# [TASK TO CARRY OUT]
Write out exactly the lines between the line containing "one before them" and the line containing "before = set(bpy.data.objects)", including both of those lines, and nothing more.

# [DATA IN THIS EXERCISE]
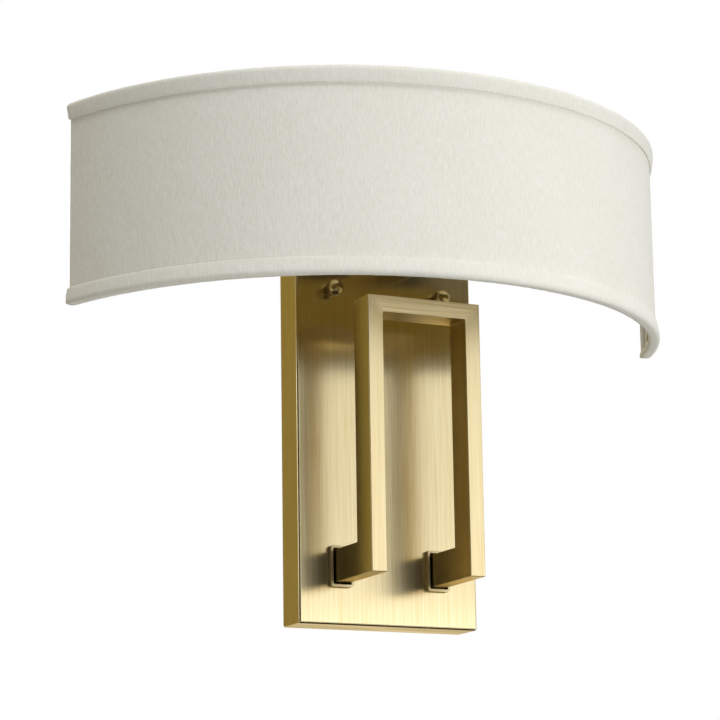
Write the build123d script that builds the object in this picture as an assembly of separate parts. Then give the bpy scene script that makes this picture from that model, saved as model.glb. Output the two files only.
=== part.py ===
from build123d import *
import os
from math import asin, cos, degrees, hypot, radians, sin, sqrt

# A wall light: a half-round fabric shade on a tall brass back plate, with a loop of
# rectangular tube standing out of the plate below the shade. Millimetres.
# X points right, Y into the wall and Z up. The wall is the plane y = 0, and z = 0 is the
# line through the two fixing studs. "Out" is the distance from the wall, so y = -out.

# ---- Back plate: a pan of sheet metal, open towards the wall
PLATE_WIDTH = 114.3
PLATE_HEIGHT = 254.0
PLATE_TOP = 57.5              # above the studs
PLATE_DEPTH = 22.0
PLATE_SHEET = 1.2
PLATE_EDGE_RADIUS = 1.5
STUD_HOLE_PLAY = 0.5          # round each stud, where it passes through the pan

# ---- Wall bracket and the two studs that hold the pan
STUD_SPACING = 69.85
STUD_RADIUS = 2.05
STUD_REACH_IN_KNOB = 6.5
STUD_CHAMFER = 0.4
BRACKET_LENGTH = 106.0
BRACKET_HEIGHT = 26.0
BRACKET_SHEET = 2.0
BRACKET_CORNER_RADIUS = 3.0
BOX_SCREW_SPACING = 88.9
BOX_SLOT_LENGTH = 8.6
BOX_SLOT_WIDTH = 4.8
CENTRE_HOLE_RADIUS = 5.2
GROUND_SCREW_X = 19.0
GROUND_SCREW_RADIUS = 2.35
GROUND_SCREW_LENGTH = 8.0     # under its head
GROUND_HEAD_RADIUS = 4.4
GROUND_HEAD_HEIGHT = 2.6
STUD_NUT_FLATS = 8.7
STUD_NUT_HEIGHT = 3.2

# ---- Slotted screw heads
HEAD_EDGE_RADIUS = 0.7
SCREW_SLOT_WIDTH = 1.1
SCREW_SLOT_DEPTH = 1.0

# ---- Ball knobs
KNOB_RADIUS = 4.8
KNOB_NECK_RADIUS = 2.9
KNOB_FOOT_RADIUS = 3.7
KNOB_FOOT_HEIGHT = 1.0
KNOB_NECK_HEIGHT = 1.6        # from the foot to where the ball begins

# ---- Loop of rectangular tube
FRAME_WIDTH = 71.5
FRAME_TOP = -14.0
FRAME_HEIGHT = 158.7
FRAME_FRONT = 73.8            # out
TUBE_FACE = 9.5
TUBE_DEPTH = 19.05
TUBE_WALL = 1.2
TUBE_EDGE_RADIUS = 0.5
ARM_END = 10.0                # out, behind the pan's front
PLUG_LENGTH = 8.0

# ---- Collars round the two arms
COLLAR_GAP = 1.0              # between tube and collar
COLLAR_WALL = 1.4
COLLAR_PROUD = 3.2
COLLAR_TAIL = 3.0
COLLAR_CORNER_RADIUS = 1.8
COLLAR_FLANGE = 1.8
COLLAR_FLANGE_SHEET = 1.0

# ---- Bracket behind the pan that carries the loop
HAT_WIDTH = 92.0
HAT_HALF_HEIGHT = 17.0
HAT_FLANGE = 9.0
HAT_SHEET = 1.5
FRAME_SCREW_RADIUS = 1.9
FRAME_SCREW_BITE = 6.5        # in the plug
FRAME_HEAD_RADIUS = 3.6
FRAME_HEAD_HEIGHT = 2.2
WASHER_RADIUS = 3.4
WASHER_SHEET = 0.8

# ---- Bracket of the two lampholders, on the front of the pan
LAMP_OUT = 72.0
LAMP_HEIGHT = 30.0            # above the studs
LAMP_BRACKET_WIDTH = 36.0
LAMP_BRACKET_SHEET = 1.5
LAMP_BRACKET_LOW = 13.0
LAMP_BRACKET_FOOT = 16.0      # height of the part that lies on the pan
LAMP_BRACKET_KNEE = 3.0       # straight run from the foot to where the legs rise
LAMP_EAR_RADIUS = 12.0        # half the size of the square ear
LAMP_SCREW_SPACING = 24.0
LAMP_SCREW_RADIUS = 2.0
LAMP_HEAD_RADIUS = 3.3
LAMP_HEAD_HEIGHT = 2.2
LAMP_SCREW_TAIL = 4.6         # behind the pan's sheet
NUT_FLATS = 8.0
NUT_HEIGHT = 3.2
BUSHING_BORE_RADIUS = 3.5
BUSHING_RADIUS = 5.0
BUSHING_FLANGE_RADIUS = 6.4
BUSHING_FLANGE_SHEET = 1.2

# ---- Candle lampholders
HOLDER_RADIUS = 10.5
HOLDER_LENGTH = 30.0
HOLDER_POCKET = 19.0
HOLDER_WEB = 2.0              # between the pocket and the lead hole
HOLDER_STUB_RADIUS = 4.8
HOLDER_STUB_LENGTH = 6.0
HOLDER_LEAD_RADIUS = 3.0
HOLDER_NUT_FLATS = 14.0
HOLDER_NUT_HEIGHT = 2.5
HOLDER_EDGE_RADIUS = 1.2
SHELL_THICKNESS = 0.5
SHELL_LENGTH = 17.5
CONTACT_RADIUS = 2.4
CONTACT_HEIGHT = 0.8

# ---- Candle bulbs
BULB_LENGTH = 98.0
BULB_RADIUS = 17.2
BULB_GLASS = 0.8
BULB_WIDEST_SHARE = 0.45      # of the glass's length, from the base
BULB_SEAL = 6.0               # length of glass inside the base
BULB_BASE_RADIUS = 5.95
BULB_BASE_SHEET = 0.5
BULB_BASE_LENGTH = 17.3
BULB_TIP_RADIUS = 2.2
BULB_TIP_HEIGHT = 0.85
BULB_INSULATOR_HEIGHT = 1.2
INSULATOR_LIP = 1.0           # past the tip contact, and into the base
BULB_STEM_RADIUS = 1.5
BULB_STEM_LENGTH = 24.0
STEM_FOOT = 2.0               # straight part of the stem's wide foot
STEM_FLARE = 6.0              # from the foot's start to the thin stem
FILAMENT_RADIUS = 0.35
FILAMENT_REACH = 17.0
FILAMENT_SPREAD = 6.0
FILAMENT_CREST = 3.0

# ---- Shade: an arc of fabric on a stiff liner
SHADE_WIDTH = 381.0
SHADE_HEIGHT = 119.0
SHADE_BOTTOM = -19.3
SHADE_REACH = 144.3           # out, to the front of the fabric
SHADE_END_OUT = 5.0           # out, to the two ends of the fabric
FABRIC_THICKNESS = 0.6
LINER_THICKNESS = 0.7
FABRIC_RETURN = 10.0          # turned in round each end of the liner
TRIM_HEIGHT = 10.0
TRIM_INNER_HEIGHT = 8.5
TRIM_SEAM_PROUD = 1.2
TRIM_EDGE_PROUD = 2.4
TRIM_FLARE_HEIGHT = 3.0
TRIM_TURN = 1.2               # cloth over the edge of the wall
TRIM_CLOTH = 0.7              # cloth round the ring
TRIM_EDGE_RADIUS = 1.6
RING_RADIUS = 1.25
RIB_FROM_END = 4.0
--
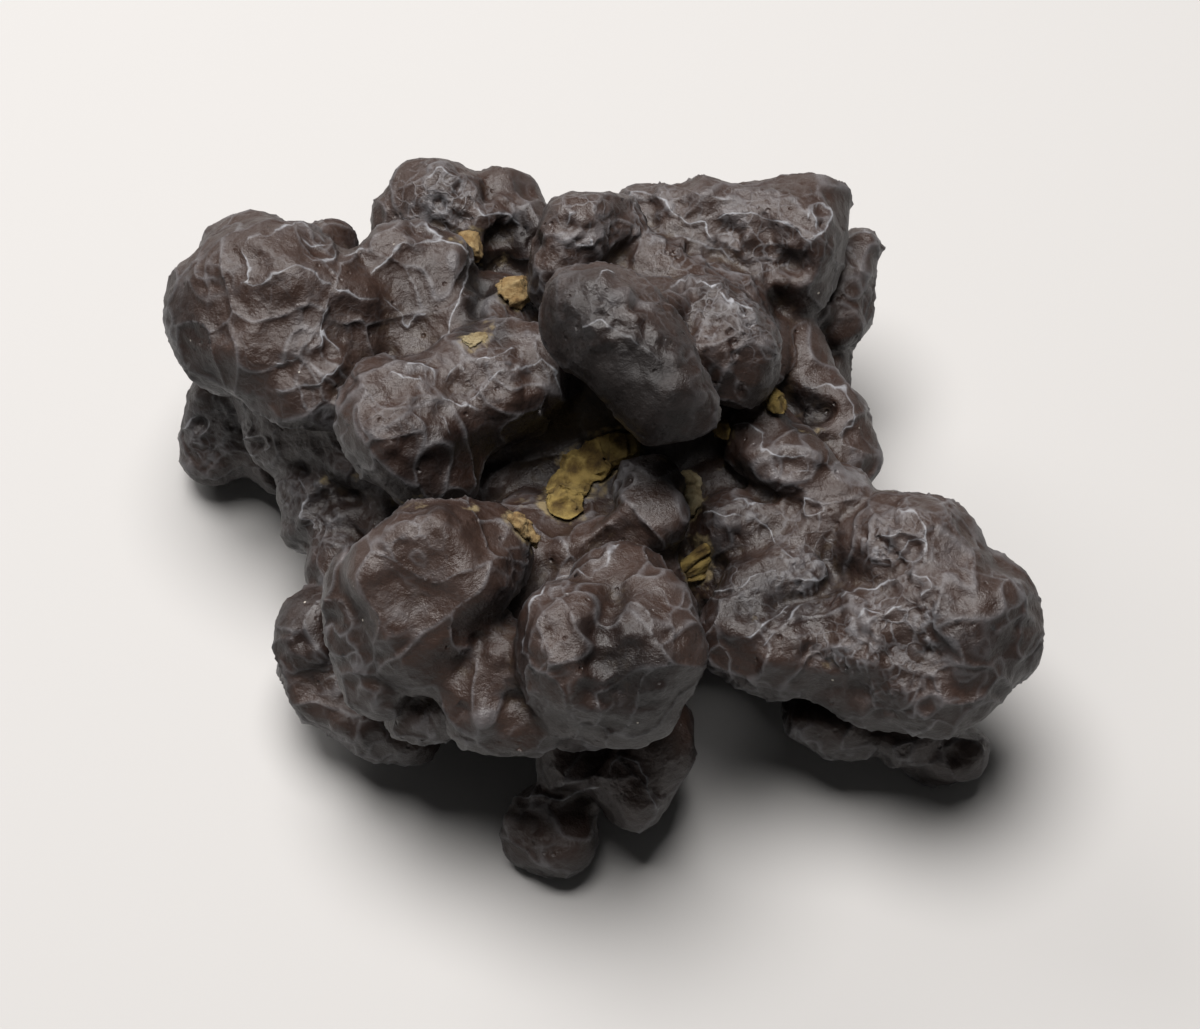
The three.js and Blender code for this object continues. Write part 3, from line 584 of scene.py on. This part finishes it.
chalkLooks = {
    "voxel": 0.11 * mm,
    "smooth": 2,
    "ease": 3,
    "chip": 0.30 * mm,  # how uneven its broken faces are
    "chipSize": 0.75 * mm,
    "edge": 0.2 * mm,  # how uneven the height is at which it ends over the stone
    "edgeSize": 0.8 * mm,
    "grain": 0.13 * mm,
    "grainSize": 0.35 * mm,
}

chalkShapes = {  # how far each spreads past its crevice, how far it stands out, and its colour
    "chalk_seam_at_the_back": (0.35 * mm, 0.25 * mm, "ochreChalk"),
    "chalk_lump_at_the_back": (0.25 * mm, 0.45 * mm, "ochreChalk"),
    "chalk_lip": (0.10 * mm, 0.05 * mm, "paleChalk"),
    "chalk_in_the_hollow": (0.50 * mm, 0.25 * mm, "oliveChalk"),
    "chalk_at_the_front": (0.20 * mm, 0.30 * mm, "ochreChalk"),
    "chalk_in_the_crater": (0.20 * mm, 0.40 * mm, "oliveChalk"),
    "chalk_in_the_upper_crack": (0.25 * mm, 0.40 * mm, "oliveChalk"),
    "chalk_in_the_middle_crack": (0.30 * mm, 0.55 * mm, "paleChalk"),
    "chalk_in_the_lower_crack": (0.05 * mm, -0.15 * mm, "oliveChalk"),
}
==
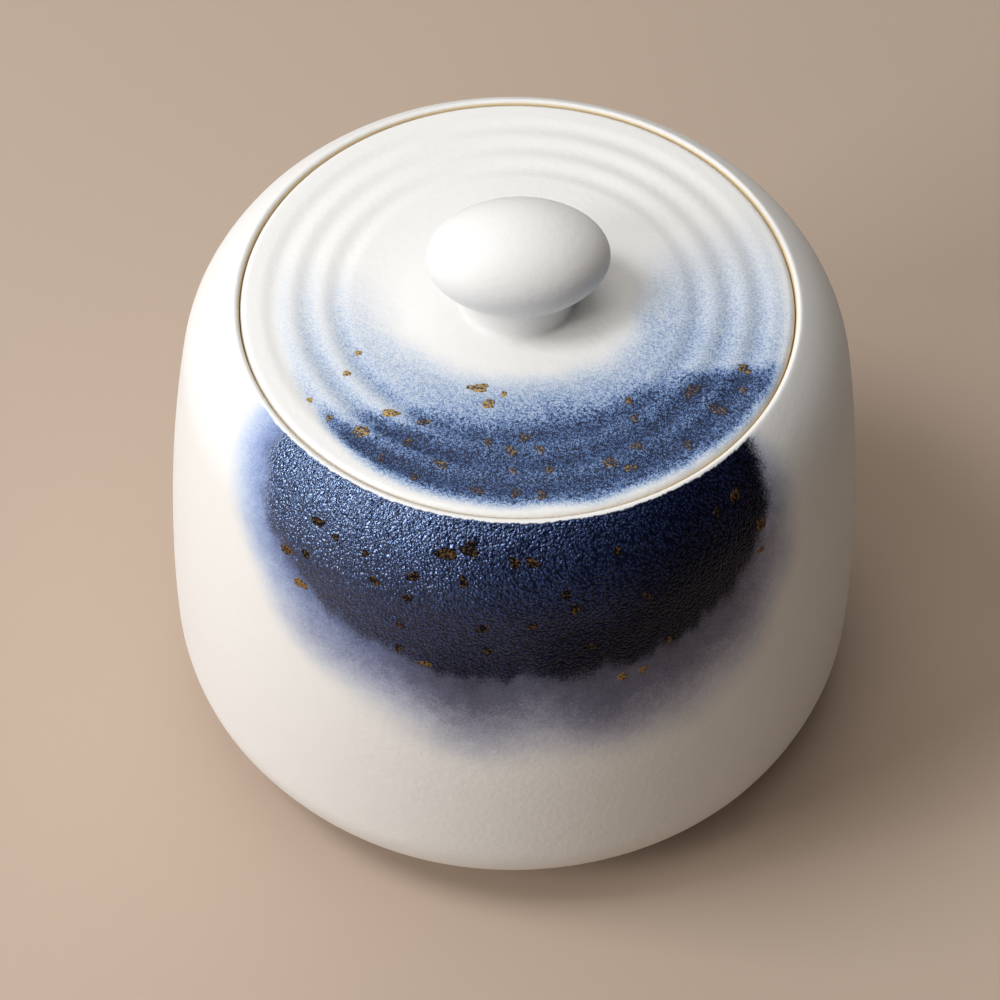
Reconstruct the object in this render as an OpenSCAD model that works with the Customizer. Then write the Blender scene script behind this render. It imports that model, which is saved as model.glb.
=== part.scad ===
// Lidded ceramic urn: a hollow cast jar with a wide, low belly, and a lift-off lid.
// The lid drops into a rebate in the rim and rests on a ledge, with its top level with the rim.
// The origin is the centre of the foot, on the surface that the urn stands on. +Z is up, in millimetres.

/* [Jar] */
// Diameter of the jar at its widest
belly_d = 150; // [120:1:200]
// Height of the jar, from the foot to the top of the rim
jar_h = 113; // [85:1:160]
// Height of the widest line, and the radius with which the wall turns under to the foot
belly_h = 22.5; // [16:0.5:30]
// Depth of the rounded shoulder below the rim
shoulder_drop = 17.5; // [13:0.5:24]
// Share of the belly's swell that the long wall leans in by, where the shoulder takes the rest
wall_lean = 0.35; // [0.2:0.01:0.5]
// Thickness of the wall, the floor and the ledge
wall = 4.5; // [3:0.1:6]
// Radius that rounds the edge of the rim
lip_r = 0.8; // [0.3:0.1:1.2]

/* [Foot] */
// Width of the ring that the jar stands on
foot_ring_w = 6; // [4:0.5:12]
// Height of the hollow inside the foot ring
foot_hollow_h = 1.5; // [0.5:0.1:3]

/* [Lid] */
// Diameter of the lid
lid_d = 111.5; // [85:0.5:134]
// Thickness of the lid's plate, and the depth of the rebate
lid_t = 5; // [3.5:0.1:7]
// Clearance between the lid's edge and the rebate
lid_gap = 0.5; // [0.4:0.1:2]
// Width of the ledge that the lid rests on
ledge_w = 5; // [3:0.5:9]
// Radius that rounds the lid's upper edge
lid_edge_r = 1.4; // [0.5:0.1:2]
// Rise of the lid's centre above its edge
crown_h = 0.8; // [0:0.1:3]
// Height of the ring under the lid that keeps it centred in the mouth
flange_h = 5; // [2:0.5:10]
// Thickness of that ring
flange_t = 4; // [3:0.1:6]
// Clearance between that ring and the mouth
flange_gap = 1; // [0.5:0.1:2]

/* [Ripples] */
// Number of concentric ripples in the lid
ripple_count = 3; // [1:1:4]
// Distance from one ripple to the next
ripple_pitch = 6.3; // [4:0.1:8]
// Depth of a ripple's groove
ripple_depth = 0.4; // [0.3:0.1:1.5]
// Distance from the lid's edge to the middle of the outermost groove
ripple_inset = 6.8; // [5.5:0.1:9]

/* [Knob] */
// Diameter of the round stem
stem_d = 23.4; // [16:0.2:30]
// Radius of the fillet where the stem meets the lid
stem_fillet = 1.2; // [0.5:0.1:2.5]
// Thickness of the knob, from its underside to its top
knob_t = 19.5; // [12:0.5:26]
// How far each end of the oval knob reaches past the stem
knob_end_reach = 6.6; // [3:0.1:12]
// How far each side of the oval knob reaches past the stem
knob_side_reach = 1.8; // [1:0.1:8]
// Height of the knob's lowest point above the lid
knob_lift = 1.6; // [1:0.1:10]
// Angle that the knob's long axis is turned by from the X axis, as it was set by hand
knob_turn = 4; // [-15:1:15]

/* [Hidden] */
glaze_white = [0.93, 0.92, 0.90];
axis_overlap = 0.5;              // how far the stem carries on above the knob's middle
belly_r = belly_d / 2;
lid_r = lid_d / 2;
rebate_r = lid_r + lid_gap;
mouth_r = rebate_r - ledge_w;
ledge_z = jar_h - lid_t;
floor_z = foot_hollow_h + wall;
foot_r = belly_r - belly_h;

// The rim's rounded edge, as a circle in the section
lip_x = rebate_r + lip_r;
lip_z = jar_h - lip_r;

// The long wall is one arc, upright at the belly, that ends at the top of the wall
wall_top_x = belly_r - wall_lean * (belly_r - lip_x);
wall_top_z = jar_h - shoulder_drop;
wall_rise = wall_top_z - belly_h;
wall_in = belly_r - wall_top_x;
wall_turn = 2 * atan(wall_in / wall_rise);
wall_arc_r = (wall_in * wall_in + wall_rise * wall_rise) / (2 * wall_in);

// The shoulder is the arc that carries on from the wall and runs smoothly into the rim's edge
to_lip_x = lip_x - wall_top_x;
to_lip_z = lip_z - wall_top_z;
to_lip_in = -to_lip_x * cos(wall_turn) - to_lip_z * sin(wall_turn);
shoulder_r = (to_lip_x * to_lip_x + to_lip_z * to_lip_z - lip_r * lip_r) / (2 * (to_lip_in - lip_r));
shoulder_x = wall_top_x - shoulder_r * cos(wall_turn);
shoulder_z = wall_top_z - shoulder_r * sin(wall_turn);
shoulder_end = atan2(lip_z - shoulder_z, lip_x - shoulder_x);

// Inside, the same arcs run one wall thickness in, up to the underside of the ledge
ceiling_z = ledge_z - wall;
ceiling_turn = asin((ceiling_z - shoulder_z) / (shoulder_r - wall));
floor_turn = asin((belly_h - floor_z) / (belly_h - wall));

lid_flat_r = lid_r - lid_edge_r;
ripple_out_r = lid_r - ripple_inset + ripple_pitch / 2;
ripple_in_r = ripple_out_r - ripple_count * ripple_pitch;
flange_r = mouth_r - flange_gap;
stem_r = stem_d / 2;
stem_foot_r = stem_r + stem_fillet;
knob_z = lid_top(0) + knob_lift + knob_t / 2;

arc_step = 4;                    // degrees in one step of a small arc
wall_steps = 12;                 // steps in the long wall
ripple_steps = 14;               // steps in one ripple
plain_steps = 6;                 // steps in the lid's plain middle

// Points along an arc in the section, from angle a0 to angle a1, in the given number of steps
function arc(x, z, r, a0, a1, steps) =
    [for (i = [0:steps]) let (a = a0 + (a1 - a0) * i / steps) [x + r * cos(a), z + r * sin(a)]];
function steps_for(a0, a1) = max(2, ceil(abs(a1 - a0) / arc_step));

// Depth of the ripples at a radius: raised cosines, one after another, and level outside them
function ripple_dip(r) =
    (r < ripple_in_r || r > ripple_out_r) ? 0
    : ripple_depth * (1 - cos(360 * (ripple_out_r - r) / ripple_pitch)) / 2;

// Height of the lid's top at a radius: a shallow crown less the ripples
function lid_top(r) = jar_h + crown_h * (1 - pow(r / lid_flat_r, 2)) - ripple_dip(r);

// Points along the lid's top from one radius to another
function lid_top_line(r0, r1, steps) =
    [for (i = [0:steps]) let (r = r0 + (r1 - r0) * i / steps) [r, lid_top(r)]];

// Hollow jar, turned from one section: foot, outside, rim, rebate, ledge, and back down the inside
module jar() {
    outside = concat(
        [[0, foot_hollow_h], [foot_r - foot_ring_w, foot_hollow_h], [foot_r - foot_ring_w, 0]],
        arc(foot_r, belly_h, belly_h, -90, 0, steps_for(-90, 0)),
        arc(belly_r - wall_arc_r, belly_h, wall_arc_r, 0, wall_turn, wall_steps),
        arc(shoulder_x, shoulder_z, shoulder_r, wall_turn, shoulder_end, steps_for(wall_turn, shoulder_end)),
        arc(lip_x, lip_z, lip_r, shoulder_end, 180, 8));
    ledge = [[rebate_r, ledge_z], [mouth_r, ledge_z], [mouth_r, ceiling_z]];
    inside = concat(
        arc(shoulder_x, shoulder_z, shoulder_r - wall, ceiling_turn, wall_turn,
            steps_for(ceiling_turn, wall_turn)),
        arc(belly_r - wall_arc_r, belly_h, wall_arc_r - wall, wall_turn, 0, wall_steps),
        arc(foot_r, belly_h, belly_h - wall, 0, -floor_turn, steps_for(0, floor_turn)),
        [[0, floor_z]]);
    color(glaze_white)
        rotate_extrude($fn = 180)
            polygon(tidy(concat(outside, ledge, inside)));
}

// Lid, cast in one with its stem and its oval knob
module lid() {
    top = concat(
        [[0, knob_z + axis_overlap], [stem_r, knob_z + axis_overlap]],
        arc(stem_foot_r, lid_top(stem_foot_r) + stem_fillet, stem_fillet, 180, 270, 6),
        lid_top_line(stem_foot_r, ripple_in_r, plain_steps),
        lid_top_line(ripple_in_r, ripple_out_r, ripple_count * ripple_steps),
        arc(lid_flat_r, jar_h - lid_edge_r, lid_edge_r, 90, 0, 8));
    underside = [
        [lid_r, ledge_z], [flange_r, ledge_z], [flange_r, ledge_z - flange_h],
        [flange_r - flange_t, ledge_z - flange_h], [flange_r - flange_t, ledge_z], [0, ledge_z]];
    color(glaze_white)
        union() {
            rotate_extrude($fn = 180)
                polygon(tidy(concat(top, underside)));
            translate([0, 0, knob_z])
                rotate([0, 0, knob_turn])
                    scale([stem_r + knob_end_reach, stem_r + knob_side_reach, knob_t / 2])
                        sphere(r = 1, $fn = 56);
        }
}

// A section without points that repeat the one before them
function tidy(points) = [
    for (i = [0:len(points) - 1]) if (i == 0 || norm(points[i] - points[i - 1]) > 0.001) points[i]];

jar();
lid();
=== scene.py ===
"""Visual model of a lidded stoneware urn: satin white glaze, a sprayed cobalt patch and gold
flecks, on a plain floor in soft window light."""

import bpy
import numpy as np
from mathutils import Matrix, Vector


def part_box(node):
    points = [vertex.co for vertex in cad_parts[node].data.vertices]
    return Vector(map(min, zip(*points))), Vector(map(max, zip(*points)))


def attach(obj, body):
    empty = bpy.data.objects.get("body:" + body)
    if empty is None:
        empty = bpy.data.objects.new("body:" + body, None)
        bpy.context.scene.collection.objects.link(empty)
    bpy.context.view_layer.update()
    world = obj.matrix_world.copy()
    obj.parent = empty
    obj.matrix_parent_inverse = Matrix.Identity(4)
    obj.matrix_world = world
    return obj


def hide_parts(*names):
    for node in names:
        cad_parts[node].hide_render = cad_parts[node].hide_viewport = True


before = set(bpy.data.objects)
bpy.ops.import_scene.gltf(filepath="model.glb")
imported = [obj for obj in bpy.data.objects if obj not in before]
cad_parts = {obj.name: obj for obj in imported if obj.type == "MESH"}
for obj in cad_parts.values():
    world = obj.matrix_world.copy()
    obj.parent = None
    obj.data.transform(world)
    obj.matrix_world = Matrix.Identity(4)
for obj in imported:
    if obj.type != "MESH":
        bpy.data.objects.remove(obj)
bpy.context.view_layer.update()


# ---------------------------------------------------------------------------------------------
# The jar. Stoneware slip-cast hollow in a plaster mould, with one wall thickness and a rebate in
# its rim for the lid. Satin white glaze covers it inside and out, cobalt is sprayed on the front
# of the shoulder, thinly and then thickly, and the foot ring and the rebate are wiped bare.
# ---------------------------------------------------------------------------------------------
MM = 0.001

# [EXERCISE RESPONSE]
// A section without points that repeat the one before them
function tidy(points) = [
    for (i = [0:len(points) - 1]) if (i == 0 || norm(points[i] - points[i - 1]) > 0.001) points[i]];

jar();
lid();
=== scene.py ===
"""Visual model of a lidded stoneware urn: satin white glaze, a sprayed cobalt patch and gold
flecks, on a plain floor in soft window light."""

import bpy
import numpy as np
from mathutils import Matrix, Vector


def part_box(node):
    points = [vertex.co for vertex in cad_parts[node].data.vertices]
    return Vector(map(min, zip(*points))), Vector(map(max, zip(*points)))


def attach(obj, body):
    empty = bpy.data.objects.get("body:" + body)
    if empty is None:
        empty = bpy.data.objects.new("body:" + body, None)
        bpy.context.scene.collection.objects.link(empty)
    bpy.context.view_layer.update()
    world = obj.matrix_world.copy()
    obj.parent = empty
    obj.matrix_parent_inverse = Matrix.Identity(4)
    obj.matrix_world = world
    return obj


def hide_parts(*names):
    for node in names:
        cad_parts[node].hide_render = cad_parts[node].hide_viewport = True


before = set(bpy.data.objects)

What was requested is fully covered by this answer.